Under normal circumstances, victims of childhood sexual abuse in Kentucky have until age 19 to sue, but more than 250 people filed suit against the archdiocese since April 2002, saying they were abused by priests or others associated with the church as long as 50 years ago.

They argued that under Kentucky case law, the statute of limitations should be waived because the church had systematically hidden abuse by its workers. Although the archdiocese disagreed, it settled June 10 for $25.7 million with 243 plaintiffs without either side testing the argument in court.

Most of the lawsuits argued that the date for triggering the statute of limitations was April 14, 2002, when The Courier-Journal first reported allegations that church officials moved Miller to new assignments after learning of his abusive behavior allegations that Miller later confirmed.

Judge James Shake set a cut-off date of April 23, 2003, for any plaintiff wanting to join in the class-action negotiations that led to the settlement. All joined in except one, whose case is pending.

But lawyers for both of the new plaintiffs say their clients do not pay attention to the news and that they didn't know until recently about the cases, which have received extensive broadcast coverage and more than 100 front-page articles in The Courier-Journal during the past 1? years.

House's lawsuit says the Louisville native had been living in North Carolina until moving to Harrison County last September.

The lawsuit says House first learned of the archdiocese cases through media coverage of the June 10 settlement. It was then, the suit says, that House learned that the church transferred Miller "from assignment to assignment, from church to church ... over three decades" despite "numerous complaints."

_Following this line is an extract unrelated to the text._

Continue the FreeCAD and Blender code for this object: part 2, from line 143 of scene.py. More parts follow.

House's lawyer, Michael McMahon, said news of the lawsuits didn't reach North Carolina and that House doesn't read the newspaper regularly. Although there has been ongoing coverage of the case during the past 1? years, McMahon said House is still entitled to file, since "it hasn't been a year since last September," when he moved back to the Louisville area and could have followed the news.

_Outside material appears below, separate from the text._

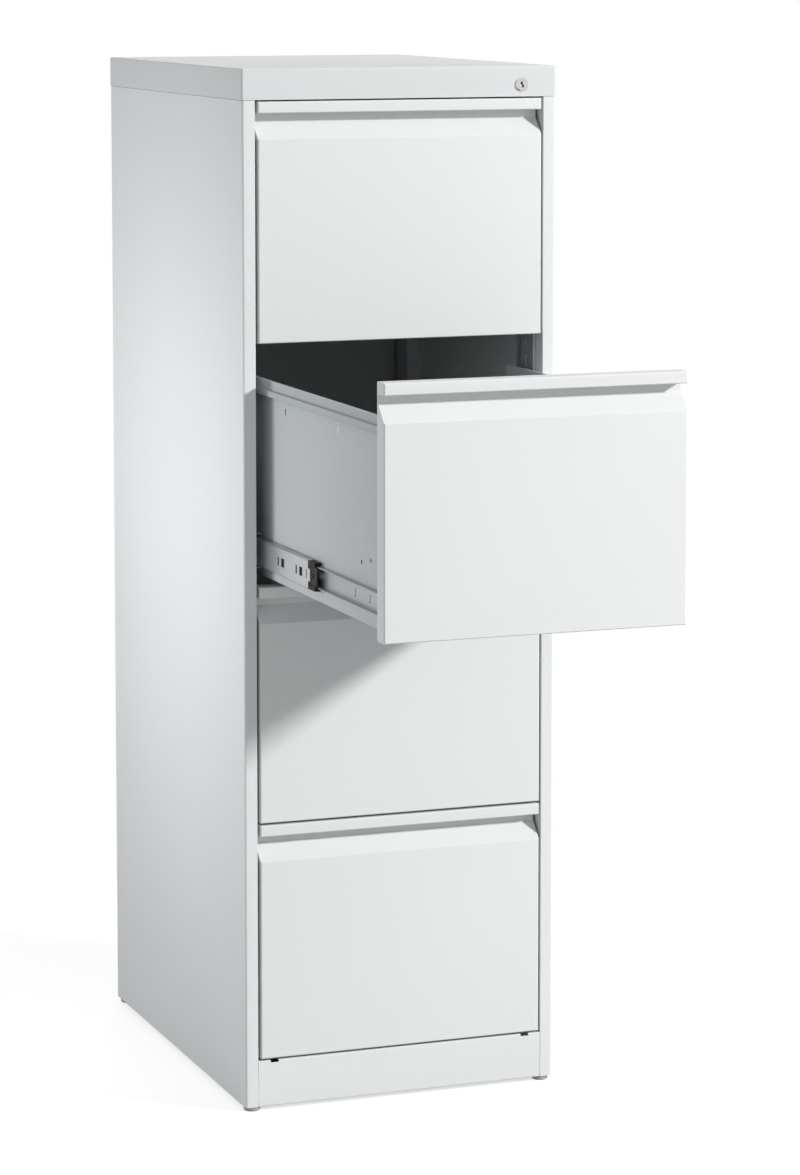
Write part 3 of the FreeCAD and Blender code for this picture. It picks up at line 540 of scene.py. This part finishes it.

"As mobile as our society is, I would think there are people who have lived here as children who have moved all over the country and all over the world," McMahon said.

Vetter's lawyer, Harry Gregory III, said his client lives in St. Matthews but does not read the newspaper regularly. He said that while allegations that the church covered up abuse by Miller arose in April 2002, allegations against Creed did not arise until later and that clients should have a year since those allegations surfaced to sue.

Samuel Marcosson, a professor specializing in constitutional law at the University of Louisville's Brandeis School of Law, was skeptical those arguments could succeed.

He said plaintiffs have to show they made a diligent effort to pursue claims but were blocked by a defendant who concealed evidence. It's not sufficient for plaintiffs to say they weren't aware of the news, he said.

"Given the amount of publicity this generated ... there was certainly enough information there that somebody could have taken steps to preserve their rights based on what (information) was public," he said.

Archdiocese spokeswoman Cecelia Price said the archdiocese had not seen the lawsuits and she could not comment on pending litigation.

But in a report sent last week to Catholic households, the archdiocese said it was seeking to effectively dismiss all pending lawsuits filed after April of this year because they were filed "after any reasonable deadline for the civil statute of limitations," the report said.

Archbishop Thomas Kelly "will reach out to each plaintiff as soon as the cases have been resolved," the report says.

House's lawsuit says he was 6 years old when he was molested by Miller. McMahon said the priest was an acquaintance of House's parents.

Miller is serving a 20-year prison sentence for molesting 21children in Jefferson County, and he awaits sentencing on another conviction in Oldham County.